In other words, a bnode id must match the regular expression: _:[a-zA-Z_][a-zA-Z0-9.\-_]*

Note that backslash (\) is a meta-character used to escape the following hyphen (-) in the regular expressions above, and is not allowed to appear in the id itself.

bnode ids are a subset of the strings allowed as XML NCNames.

B. Serializing objects

If an object is an XML literal then the object is represented as a <tt:o> element, with the XML fragment as its children.

The consumer can obtain the string value of the XML Literal by interpreting it as Exclusive Canonical XML with comments and an empty inclusive namespaces prefix list. These are the same rules as used by RDF/XML XML Literals. (see "Significance of white-space").

If an object is a literal then the object is represented as a <tt:o> element, with the value of the literal as the text content (see "Significance of white-space"). Additionally:

if the literal has a language tag, then the language is represented as an xml:lang attribute on the tt:o element;
if the literal is a typed literal, then the data-type is represented as a datatype attribute on the tt:o element

If the object is a URI resource then the object is represented as a <tt:o> element, with the URI as the value of

C. Significance of white-space

It is important that a literal retains the same string value after serializing and parsing RDF to and from treetriples.

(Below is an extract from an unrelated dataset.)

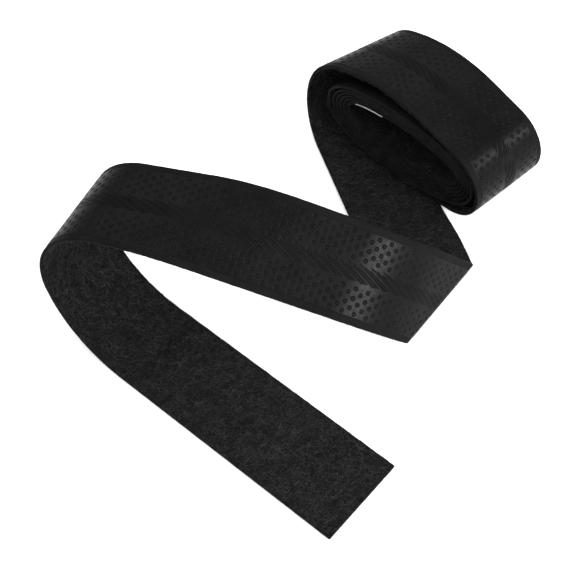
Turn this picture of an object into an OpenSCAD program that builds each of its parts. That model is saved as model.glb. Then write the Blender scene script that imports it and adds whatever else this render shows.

For example, the string "[sp][sp]a[sp]b[sp][sp]c[sp][sp]" (where the space character is denoted by [sp]), retains these leading, trailing, and consecutive spaces.

Therefore, white-space inside <tt:o> elements should be preserved. Care should be taken not to accidentally introduce extra white-space, or collapse leading, trailing, or consecutive white-space; for example, by attempting to pretty-print the XML.

It is not necessary to preserve white-space in elements other that <tt:o>, as these elements do not contain text.